The crash of American Airlines Flight 587 on a quiet residential block in Belle Harbor claimed 265 victims in a city still reeling from the terrorist attacks on the World Trade Center.

Today, few physical reminders of the wreck remain, but New York Mayor Michael Bloomberg told the hundreds gathered on a chilly morning that the city hopes to pick a design soon for a $2 million memorial to the victims.

"For many people in this city, our grief remains so strong. Because passage of those four years has not filled those 265 empty chairs at the dinner table, or the 265 empty spots in our hearts," he said.

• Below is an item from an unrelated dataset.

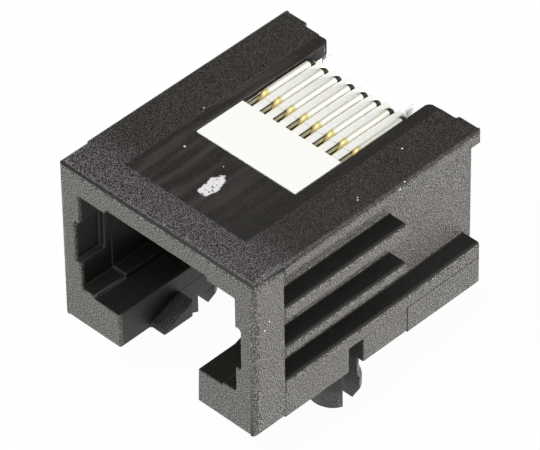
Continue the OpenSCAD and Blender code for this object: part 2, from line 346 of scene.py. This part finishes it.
def speckle_group():
    """Fine grain of spark-eroded plastic: a height and bright flecks."""
    tree = bpy.data.node_groups.new("speckle", "ShaderNodeTree")
    for name in ("Height", "Flecks"):
        tree.interface.new_socket(name, in_out="OUTPUT", socket_type="NodeSocketFloat")
    leave = tree.nodes.new("NodeGroupOutput")
    place = add(tree, "ShaderNodeTexCoord").outputs["Object"]
    flecks = noise(tree, place, FLECK_SCALE, 1.0, 0.8)
    tree.links.new(noise(tree, place, PIT_SCALE, 1.0, 0.6), leave.inputs["Height"])
    tree.links.new(ramp(tree, flecks, 0.50, 0.59), leave.inputs["Flecks"])
    return tree


def smooth_zone(tree, sideways, y):
    """The ungrained middle of the roof, behind the collar."""
    return product(tree, above(tree, y, COLLAR_REAR, SOFT),
                   under(tree, sideways, ZONE_HALF, 2 * SOFT))


def outer_skin(tree, x, y, z, facing):
    """The grained walls: flanks, front and rear faces and, more faintly, the pegs."""
    upright = under(tree, maths(tree, "ABSOLUTE", facing[2]), 0.6, 0.1)
    flank = above(tree, maths(tree, "MULTIPLY", facing[0], x), SKIN_X, SOFT)
    front = under(tree, y, FRONT_Y + 2.5 * SOFT, 0.5 * SOFT)
    rear = above(tree, y, REAR_Y, SOFT)
    pegs = ramp(tree, z, 0.0, -SOFT, 0.0, PEG_GRAIN)
    return product(tree, upright, highest(tree, flank, front, rear, pegs),
                   ramp(tree, z, -SOFT, 0.0, PEG_GRAIN, 1.0))


def seam_and_shadow_lines(tree, sideways, y, z, skin):
    """Dark lines behind the collar and along the rails, and a painted shadow line under the top
    flange.
    """
    outer = above(tree, sideways, OUTER_X, SOFT)
    collar = product(tree, outer, line(tree, y, COLLAR_REAR, 0.6 * SOFT))
    rail = product(tree, outer, line(tree, z, RAIL_SEAM_Z, 0.4 * SOFT))
    flange = line(tree, z, FLANGE_SHADOW_Z, 0.7 * SOFT)
    behind_collar = above(tree, y, COLLAR_REAR - SOFT, 0.2 * SOFT)
    return product(tree, highest(tree, collar, rail, flange), skin, behind_collar)


def front_brim(tree, y, z, facing):
    """The rounded edge between the roof and the front face, left without grain so that it shows a
    painted dark shade line.
    """
    slanting = product(tree, above(tree, facing[2], 0.325, 0.075),
                       under(tree, facing[2], 0.86, 0.06))
    return product(tree, slanting, above(tree, z, TOP_Z - 3.25 * SOFT, 0.25 * SOFT),
                   under(tree, y, FRONT_Y + 4.5 * SOFT, 0.5 * SOFT))


def flow_streaks(tree, place, x):
    """Streaks from front to rear, fainter towards the right."""
    along = add(tree, "ShaderNodeMapping", Scale=(1.0, 0.1, 1.0))
    tree.links.new(place, along.inputs["Vector"])
    streaks = ramp(tree, noise(tree, along.outputs["Vector"], 1500, 3.0, 0.6), 0.35, 0.7)
    return product(tree, streaks, ramp(tree, x, 4.5 * MM, -1.0 * MM, 0.15, 1.0))


def gate_mark(tree, place):
    """The ragged scuff where the moulding's gate was cut off."""
    ragged = maths(tree, "MULTIPLY", noise(tree, place, 1500, 3.0, 0.6), 1.1)
    edge = maths(tree, "ADD", distance(tree, place, GATE_PLACE, GATE_HALF), ragged)
    scratches = above(tree, noise(tree, place, 4200, 3.0, 0.7), 0.39, 0.04)
    return product(tree, under(tree, edge, 1.5, 0.1), scratches)


def chip_marks(tree, place):
    chips = []
    for x, behind_front, below_top, radius in CHIPS:
        centre = (x * MM, FRONT_Y + behind_front * MM, TOP_Z - below_top * MM)
        apart = distance(tree, place, centre)
        chips.append(under(tree, apart, 0.75 * radius * MM, 0.25 * radius * MM))
    return highest(tree, *chips)


def black_plastic():
    """Grained collar and walls, darker arms, a smooth middle zone and dark pockets; the walls are
    painted lighter than the roof as painted light, and thin dark lines and the front brim are left
    ungrained, partly as painted shade.
    """
    material, shader = new_material("black_plastic", MOULDED_BLACK, BLACK_ROUGHNESS)
    shader.inputs["IOR"].default_value = BLACK_IOR
    shader.inputs["Specular Tint"].default_value = BLACK_SHEEN
    tree = material.node_tree
    place = add(tree, "ShaderNodeTexCoord").outputs["Object"]
    x, y, z = split(tree, place)
    sideways = maths(tree, "ABSOLUTE", x)
    facing = split(tree, add(tree, "ShaderNodeNewGeometry").outputs["Normal"])
    speckle = add(tree, "ShaderNodeGroup", node_tree=speckle_group()).outputs

    top = above(tree, z, TOP_Z - 0.13 * MM, 0.03 * MM)
    front = under(tree, y, COLLAR_REAR + 0.5 * MM, 1.5 * MM)
    zone = smooth_zone(tree, sideways, y)
    skin = outer_skin(tree, x, y, z, facing)
    # painted shade: the shadow line under the flange and the front brim lose their bright flecks,
    # as do the dark lines behind the collar and along the rails
    bare_and_shaded = highest(tree, seam_and_shadow_lines(tree, sideways, y, z, skin), front_brim(tree, y, z, facing))
    grain = product(tree, highest(tree, top, skin), speckle["Flecks"], inverse(tree, bare_and_shaded))

    fleck = blend(tree, front, ARM_FLECK, COLLAR_FLECK)
    fleck = blend(tree, zone, fleck, ZONE_FLECK)
    # painted light: everything but the roof gets the walls' lighter flecks
    fleck = blend(tree, top, LIT_WALL_FLECK, fleck)
    pit = blend(tree, product(tree, skin, inverse(tree, top)), SMOOTH_PIT, LIT_WALL_PIT)
    pit = blend(tree, product(tree, zone, top, flow_streaks(tree, place, x)), pit, FLOW_STREAK)
    marks = highest(tree, product(tree, top, gate_mark(tree, place)), chip_marks(tree, place))
    colour = blend(tree, marks, blend(tree, grain, pit, fleck), SCUFFED)
    tree.links.new(colour, shader.inputs["Base Color"])
    shine = maths(tree, "MULTIPLY", grain, FLECK_SHINE)
    tree.links.new(maths(tree, "SUBTRACT", BLACK_ROUGHNESS, shine), shader.inputs["Roughness"])
    add_bump(tree, shader, speckle["Height"], 0.05 * MM, 0.8)
    return material


# ---------------------------------------------------------------- white plastic and plating

def white_plastic():
    """Satin white, with painted shade inside the wire slots."""
    material, shader = new_material("white_plastic", WHITE_MOULDING, WHITE_ROUGHNESS)
    tree = material.node_tree
    place = add(tree, "ShaderNodeTexCoord").outputs["Object"]
    _, y, z = split(tree, place)
    rim = between(tree, z, SLOT_RIM, 0.02 * MM)
    deep = under(tree, z, SLOT_DEEP_Z, 0.02 * MM)
    slot_shade = product(tree, highest(tree, rim, deep), between(tree, y, SLOT_Y, 0.04 * MM))
    colour = blend(tree, slot_shade, WHITE_MOULDING, SLOT_SHADE)
    tree.links.new(colour, shader.inputs["Base Color"])
    add_bump(tree, shader, noise(tree, place, 3000), 0.01 * MM, 0.2)
    return material


def gold_plate():
    """Gold plating, painted pale along the deck as a painted highlight, deeper in colour at the
    front hooks, and painted dark at the rear bends as a painted reflection.
    """
    material, shader = new_material("gold_plate", PALE_PLATING, PLATING_ROUGHNESS, PLATING_METAL)
    tree = material.node_tree
    place = add(tree, "ShaderNodeTexCoord").outputs["Object"]
    _, y, z = split(tree, place)
    hook = under(tree, y, HOOK_Y, 0.15 * MM)
    below_deck = under(tree, z, TAIL_TONE_Z, 0.25 * MM)
    # painted dark reflection where the wires bend down at the rear
    bend_reflection = between(tree, y, REAR_BEND, 0.05 * MM)
    # painted highlight: the deck run is paler than the hooks
    colour = blend(tree, hook, LIT_DECK_PLATING, HOOK_PLATING)
    colour = blend(tree, below_deck, colour, TAIL_PLATING)
    tree.links.new(blend(tree, bend_reflection, colour, BEND_DARK_REFLECTION), shader.inputs["Base Color"])
    add_bump(tree, shader, noise(tree, place, 4000), 0.005 * MM, 0.2)
    return material


# ---------------------------------------------------------------- pieces

EDGE_RADIUS = 0.12 * MM
BRIM_RADIUS = 0.28 * MM
CORNER_RADIUS = 0.45 * MM
CARRIER_RADIUS = 0.06 * MM
ROUND_STEPS = 3
ROOM_SHARE = 0.4                            # share of the room beside an edge that rounding takes
SHARP = math.radians(27)                    # edges flatter than this stay as they are
SHORTEST = 0.25 * MM                        # and so do shorter ones
FLAT = math.radians(0.5)
TOUCHING = 0.01 * MM
DOUBLES = 0.002 * MM


def merged_copy(node, name):
    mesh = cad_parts[node].data.copy()
    mesh.name = name
    mesh.materials.clear()
    shape = bmesh.new()
    shape.from_mesh(mesh)
    bmesh.ops.remove_doubles(shape, verts=shape.verts, dist=DOUBLES)
    return mesh, shape


def finish_piece(mesh, shape, material, node):
    shape.to_mesh(mesh)
    shape.free()
    mesh.materials.append(material)
    mesh.shade_smooth()
    piece = bpy.data.objects.new(mesh.name, mesh)
    bpy.context.scene.collection.objects.link(piece)
    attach(piece, "root")
    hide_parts(node)
    return piece


def face_reach(face, edge):
    """How far a face reaches away from one of its edges."""
    start = edge.verts[0].co
    along = (edge.verts[1].co - start).normalized()
    return max(((v.co - start) - along * (v.co - start).dot(along)).length for v in face.verts)


def edge_room(edge):
    """The widest rounding that an edge has room for beside its neighbours."""
    room = min(face_reach(face, edge) for face in edge.link_faces)
    for end in edge.verts:
        along = (edge.other_vert(end).co - end.co).normalized()
        for other in end.link_edges:
            side = other.other_vert(end).co - end.co
            if other is not edge and abs(side.normalized().dot(along)) < 0.98:
                room = min(room, side.length)
    return room


def housing_radius(edge):
    """Widest at the front's upright corners, then the upper brims; the collar's foot is sharp."""
    ends = [end.co for end in edge.verts]
    along = (ends[0] - ends[1]).normalized()
    if all(co.z < TOUCHING and co.y < COLLAR_REAR + 0.1 * MM for co in ends):
        return 0.0
    in_front = all(co.y < FRONT_Y + TOUCHING for co in ends)
    if abs(along.z) > 0.99 and in_front and all(abs(co.x) > SIDE_X - 0.3 * MM for co in ends):
        return CORNER_RADIUS
    front_brim = in_front and all(co.z > TOP_Z - 0.1 * MM for co in ends)
    outside = all(co.z > 2 * MM and abs(co.x) > 7 * MM for co in ends)
    upper = any(face.normal.z > 0.7 for face in edge.link_faces)
    side_brim = outside and upper and abs(along.y) > 0.99
    return BRIM_RADIUS if front_brim or side_brim else EDGE_RADIUS


def carrier_radius(_edge):
    return CARRIER_RADIUS


def moulded_piece(node, name, material, radius_of):
    """A copy of a moulding with its sharp edges rounded as far as they have room."""
    mesh, shape = merged_copy(node, name)
    bmesh.ops.dissolve_limit(shape, angle_limit=FLAT, use_dissolve_boundaries=False,
                             verts=shape.verts, edges=shape.edges, delimit=set())
    weights = shape.edges.layers.float.new("bevel_weight_edge")
    for edge in shape.edges:
        if edge.calc_face_angle(0) > SHARP and edge.calc_length() > SHORTEST:
            edge[weights] = min(radius_of(edge), ROOM_SHARE * edge_room(edge)) / CORNER_RADIUS
    piece = finish_piece(mesh, shape, material, node)
    bevel = piece.modifiers.new("edges", "BEVEL")
    bevel.width = CORNER_RADIUS
    bevel.segments = ROUND_STEPS
    bevel.limit_method = "WEIGHT"
    bevel.use_clamp_overlap = False
    bevel.miter_outer = "MITER_ARC"
    normals = piece.modifiers.new("normals", "WEIGHTED_NORMAL")
    normals.weight = 100
    return piece


def contact_wire(node, material):
    mesh, shape = merged_copy(node, node + "_wire")
    piece = finish_piece(mesh, shape, material, node)
    rounder = piece.modifiers.new("rounder", "SUBSURF")
    rounder.levels = rounder.render_levels = 1
    return piece


# ---------------------------------------------------------------- the whole scene

bpy.context.scene.view_settings.view_transform = "Standard"
make_camera()
make_world()
for lamp in LAMPS:
    make_lamp(*lamp)
make_floor()

housing_piece = moulded_piece("housing", "housing_shell", black_plastic(), housing_radius)
carrier_piece = moulded_piece("contact_carrier", "carrier_body", white_plastic(), carrier_radius)
gold = gold_plate()
for node in sorted(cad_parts):
    if node.startswith("contact_") and node != "contact_carrier":
        contact_wire(node, gold)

Flight 587 had just taken off from John F. Kennedy International Airport on Nov. 12, 2001, when a section of its tail tore away as the plane's pilot battled turbulence. The jet was bound for the Dominican Republic.

The Dominican national anthem was played at the start of Saturday's ceremony. Former Mayor Rudolph Giuliani eulogized the dead, which included five people killed on the ground. Mourners also observed a moment of silence and the names of every crash victim were read aloud.

"It feels like yesterday," said Juan Reyes, 19, of the Bronx, who lost his father in the crash. "It happened four years ago, but it seems like four minutes ago."

He called his father his best friend, and said he hoped to be able to bring his children to the neighborhood 20 years from now and be able to tell them, "My father died here."

The city has encountered some delays in the construction of a permanent memorial, but officials still hope to have a monument in place by the autumn of 2006.

Outside of the 2001 terrorist attacks, the crash was the second worst in U.S. aviation history. The deadliest was a 1979 disaster at Chicago's O'Hare Airport that killed 275.